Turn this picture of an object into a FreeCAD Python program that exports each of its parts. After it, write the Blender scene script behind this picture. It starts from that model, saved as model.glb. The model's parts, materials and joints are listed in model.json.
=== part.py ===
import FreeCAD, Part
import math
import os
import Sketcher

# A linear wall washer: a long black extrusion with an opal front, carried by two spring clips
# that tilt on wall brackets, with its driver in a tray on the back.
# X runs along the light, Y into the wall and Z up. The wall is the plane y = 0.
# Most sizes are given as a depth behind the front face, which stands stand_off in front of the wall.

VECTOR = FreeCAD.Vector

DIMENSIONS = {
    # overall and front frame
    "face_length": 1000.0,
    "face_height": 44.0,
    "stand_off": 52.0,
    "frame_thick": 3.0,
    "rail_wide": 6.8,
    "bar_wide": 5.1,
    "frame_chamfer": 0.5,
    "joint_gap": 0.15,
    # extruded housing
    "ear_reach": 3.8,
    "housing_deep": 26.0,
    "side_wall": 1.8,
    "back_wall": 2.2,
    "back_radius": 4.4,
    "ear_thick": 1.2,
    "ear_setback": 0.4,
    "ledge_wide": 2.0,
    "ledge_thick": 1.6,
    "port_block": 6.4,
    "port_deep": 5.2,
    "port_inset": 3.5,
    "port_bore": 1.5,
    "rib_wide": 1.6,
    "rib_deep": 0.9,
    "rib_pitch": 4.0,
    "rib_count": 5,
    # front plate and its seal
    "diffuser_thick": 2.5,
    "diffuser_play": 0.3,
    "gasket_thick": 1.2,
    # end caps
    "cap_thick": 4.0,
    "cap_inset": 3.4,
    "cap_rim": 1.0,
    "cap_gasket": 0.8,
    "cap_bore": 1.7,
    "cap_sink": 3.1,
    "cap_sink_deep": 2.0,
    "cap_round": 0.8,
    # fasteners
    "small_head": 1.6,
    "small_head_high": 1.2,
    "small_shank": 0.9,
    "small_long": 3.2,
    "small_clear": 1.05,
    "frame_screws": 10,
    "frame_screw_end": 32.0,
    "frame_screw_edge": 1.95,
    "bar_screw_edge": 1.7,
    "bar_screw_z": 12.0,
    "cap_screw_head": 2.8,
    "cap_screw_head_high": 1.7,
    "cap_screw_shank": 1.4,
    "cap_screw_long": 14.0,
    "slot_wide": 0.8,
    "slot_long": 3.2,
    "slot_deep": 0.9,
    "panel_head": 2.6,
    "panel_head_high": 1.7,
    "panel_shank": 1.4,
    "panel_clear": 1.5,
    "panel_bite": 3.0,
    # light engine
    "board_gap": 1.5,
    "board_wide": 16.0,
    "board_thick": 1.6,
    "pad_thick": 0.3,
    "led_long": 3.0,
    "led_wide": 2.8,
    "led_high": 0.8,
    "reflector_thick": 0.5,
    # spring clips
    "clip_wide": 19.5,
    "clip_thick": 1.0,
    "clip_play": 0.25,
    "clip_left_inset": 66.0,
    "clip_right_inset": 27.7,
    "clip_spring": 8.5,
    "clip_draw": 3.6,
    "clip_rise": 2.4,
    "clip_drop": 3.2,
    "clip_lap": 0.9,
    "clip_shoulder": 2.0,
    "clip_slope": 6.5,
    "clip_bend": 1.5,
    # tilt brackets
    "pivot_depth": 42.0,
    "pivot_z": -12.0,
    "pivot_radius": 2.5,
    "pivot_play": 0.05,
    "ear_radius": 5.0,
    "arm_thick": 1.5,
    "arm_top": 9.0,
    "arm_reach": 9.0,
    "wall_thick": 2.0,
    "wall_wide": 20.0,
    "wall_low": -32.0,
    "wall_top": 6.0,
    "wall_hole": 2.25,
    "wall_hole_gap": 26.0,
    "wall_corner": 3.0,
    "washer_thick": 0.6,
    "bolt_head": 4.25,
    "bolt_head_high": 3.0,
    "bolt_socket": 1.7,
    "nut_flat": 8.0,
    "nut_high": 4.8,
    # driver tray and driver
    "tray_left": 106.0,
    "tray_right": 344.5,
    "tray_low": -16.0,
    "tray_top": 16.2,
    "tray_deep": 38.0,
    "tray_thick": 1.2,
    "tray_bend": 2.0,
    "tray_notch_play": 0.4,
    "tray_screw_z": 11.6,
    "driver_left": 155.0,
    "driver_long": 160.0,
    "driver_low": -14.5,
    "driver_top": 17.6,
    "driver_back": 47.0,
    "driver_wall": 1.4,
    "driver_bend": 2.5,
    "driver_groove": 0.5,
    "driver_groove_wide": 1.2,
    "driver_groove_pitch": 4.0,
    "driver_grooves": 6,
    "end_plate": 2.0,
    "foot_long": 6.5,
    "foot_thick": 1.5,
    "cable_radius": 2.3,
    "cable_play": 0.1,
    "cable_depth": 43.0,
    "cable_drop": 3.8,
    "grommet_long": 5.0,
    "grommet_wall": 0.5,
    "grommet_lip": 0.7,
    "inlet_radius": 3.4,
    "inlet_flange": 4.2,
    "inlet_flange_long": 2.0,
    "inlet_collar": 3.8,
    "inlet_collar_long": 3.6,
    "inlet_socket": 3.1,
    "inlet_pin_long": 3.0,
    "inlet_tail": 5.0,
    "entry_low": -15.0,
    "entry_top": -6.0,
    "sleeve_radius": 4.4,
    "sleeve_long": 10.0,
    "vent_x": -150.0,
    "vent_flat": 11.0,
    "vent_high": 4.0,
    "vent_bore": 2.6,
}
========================
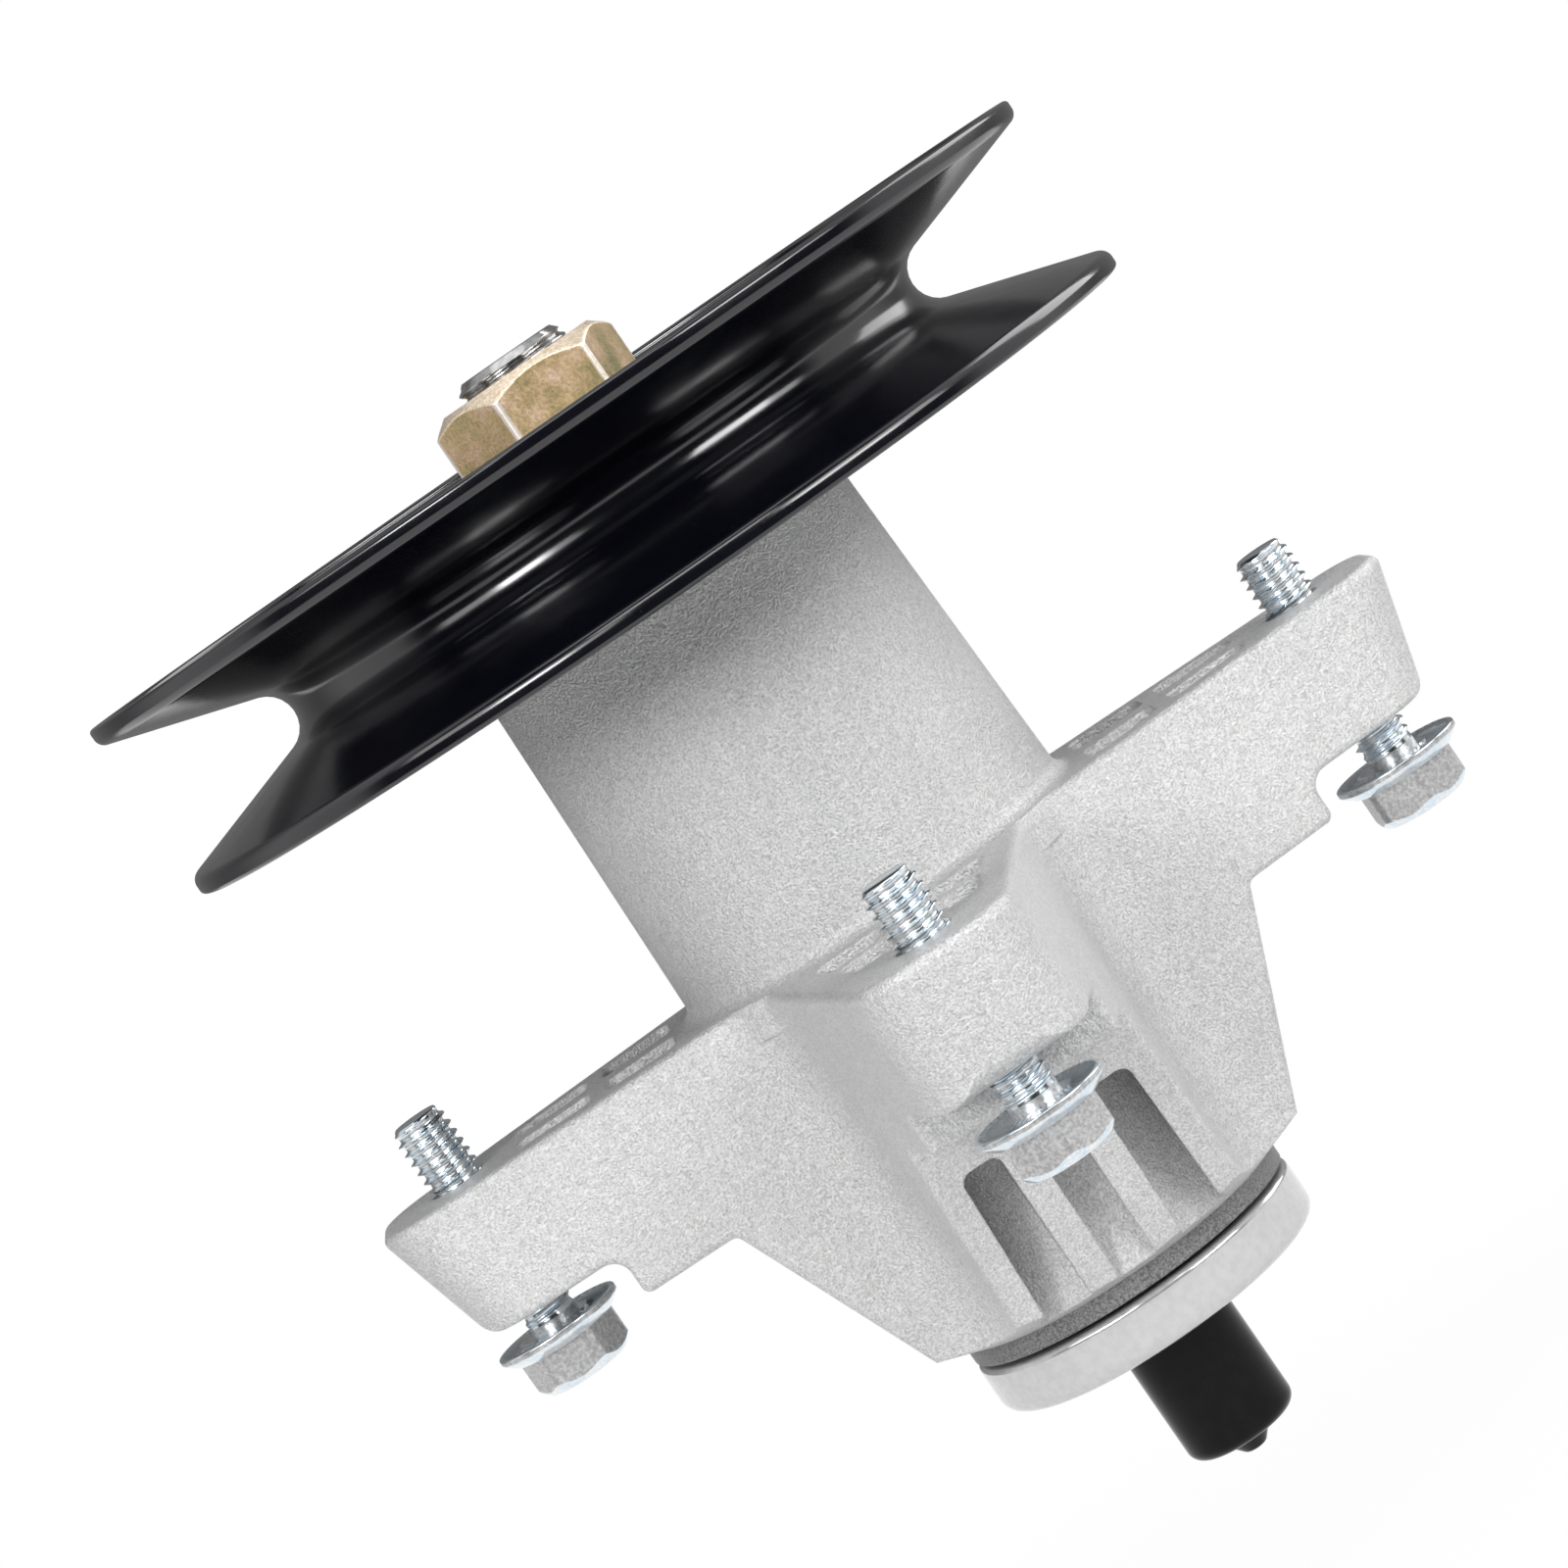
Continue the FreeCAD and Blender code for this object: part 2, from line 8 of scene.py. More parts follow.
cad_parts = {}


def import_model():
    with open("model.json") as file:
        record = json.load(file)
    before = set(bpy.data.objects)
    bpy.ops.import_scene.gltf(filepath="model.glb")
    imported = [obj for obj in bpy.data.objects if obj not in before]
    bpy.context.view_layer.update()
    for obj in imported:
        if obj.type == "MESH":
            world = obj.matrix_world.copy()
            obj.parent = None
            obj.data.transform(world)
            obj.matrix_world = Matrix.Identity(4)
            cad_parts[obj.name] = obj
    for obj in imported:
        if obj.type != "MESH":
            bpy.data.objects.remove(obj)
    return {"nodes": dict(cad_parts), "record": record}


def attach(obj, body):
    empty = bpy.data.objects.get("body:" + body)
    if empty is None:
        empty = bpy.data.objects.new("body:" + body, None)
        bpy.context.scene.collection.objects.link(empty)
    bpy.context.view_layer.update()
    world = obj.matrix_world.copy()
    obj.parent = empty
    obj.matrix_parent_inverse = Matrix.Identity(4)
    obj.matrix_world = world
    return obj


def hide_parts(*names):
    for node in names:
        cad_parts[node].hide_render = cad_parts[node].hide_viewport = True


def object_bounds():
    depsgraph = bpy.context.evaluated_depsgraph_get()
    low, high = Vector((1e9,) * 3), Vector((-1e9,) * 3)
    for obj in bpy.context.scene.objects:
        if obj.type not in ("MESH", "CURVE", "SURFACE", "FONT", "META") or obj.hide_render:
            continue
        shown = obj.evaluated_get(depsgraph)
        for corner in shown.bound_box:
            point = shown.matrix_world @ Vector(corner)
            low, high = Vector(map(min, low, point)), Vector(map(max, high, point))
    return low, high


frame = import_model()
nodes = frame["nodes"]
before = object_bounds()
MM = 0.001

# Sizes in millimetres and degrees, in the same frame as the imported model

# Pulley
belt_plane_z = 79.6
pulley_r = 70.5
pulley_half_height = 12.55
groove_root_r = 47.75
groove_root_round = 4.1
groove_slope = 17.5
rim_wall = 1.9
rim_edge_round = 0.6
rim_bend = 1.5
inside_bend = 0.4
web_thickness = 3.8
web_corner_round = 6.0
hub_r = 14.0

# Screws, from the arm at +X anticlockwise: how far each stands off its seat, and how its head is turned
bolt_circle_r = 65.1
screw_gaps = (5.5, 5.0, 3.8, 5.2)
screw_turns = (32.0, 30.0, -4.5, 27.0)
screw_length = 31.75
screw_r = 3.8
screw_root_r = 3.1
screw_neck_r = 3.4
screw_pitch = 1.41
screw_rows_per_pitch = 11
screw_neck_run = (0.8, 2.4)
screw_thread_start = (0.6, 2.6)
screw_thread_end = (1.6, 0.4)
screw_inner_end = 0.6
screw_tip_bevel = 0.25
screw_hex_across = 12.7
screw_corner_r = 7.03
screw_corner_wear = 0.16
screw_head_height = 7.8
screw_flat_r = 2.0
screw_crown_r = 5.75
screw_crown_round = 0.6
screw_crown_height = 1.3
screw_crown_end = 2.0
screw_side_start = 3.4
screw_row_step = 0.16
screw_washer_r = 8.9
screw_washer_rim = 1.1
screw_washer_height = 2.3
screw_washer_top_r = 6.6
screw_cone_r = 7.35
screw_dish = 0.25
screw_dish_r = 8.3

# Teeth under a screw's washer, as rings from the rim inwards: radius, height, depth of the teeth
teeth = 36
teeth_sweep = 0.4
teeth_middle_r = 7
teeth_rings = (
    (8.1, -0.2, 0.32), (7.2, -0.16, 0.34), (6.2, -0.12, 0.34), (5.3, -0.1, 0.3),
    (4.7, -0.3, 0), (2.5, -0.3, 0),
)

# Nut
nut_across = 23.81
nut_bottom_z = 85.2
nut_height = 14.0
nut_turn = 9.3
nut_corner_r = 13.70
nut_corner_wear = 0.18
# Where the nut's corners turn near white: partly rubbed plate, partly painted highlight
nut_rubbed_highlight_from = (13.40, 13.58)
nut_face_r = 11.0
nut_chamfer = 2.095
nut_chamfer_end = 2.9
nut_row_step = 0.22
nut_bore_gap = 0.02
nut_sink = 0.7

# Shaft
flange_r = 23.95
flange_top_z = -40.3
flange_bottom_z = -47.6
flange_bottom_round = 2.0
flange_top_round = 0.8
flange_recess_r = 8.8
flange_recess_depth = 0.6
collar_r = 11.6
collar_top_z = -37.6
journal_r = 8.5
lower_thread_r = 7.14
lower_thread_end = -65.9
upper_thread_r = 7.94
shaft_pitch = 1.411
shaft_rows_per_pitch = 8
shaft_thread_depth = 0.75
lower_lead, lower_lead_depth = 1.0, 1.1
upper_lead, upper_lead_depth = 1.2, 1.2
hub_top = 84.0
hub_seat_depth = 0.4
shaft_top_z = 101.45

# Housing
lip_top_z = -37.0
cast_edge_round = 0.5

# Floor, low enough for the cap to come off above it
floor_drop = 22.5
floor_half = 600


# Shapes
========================
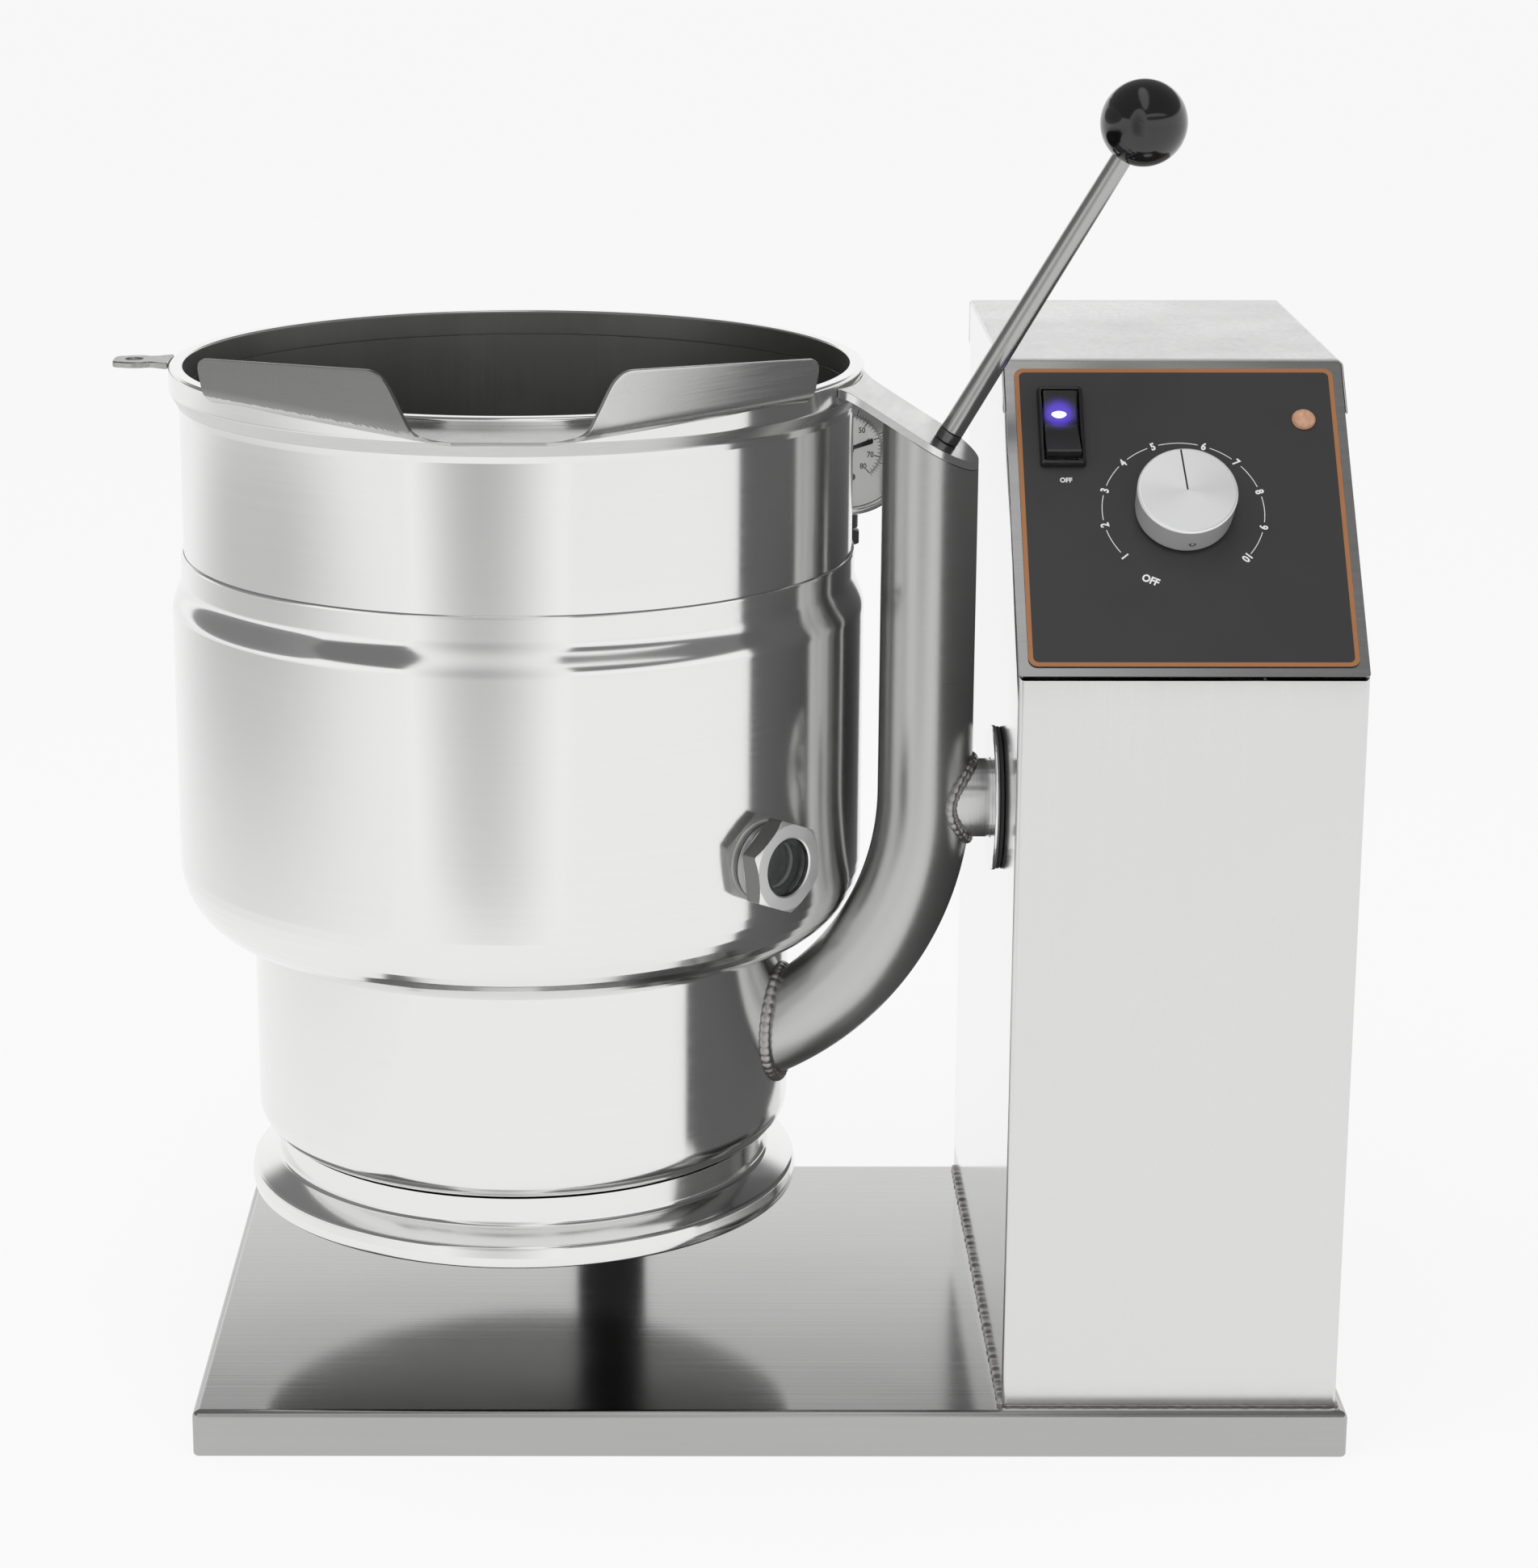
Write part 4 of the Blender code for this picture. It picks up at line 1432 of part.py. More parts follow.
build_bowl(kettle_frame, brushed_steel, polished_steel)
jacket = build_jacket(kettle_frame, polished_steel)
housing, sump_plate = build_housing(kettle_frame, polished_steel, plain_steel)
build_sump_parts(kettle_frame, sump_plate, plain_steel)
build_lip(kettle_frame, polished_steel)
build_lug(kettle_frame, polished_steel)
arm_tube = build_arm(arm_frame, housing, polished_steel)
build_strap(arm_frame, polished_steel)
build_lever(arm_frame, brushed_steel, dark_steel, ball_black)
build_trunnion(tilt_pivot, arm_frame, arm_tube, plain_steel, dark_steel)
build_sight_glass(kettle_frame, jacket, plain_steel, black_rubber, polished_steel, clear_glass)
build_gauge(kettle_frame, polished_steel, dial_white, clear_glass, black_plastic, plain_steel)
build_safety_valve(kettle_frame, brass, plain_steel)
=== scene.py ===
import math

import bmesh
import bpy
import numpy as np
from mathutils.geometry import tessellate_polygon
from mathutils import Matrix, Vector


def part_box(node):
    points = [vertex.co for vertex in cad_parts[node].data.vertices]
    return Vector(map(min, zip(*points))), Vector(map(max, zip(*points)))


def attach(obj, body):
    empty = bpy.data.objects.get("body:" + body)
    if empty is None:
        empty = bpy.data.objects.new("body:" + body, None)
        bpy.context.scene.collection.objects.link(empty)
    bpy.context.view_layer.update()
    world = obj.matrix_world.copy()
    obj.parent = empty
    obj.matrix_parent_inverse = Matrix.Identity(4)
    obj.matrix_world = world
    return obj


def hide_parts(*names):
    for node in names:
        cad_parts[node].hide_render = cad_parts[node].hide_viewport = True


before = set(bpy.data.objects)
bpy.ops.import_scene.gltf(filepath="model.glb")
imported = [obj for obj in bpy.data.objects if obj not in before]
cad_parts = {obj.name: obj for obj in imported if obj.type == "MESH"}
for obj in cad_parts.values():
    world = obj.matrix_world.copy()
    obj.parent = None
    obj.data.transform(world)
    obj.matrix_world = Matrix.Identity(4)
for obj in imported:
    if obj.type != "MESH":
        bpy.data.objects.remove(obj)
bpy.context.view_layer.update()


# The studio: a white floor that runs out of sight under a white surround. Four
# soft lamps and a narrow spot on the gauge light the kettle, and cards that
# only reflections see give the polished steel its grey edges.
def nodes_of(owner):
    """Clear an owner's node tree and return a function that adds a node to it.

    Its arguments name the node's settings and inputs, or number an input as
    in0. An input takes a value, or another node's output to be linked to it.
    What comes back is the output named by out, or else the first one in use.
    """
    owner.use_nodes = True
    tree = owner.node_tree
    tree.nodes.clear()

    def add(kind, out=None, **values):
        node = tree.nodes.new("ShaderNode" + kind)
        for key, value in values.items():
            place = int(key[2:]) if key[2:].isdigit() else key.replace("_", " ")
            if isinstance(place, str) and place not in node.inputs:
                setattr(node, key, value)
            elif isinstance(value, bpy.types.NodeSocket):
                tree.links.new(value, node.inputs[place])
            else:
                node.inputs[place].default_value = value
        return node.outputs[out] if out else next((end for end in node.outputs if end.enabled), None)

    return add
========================
WHAT TO PRODUCE
Exactly and only the lines from the line that contains "build_lever(arm_frame, brushed_steel, dark_steel, ball_black)" through the line that contains "points = [vertex.co" are to be repeated as they stand.

EXERCISE ANSWER
build_lever(arm_frame, brushed_steel, dark_steel, ball_black)
build_trunnion(tilt_pivot, arm_frame, arm_tube, plain_steel, dark_steel)
build_sight_glass(kettle_frame, jacket, plain_steel, black_rubber, polished_steel, clear_glass)
build_gauge(kettle_frame, polished_steel, dial_white, clear_glass, black_plastic, plain_steel)
build_safety_valve(kettle_frame, brass, plain_steel)
=== scene.py ===
import math

import bmesh
import bpy
import numpy as np
from mathutils.geometry import tessellate_polygon
from mathutils import Matrix, Vector


def part_box(node):
    points = [vertex.co for vertex in cad_parts[node].data.vertices]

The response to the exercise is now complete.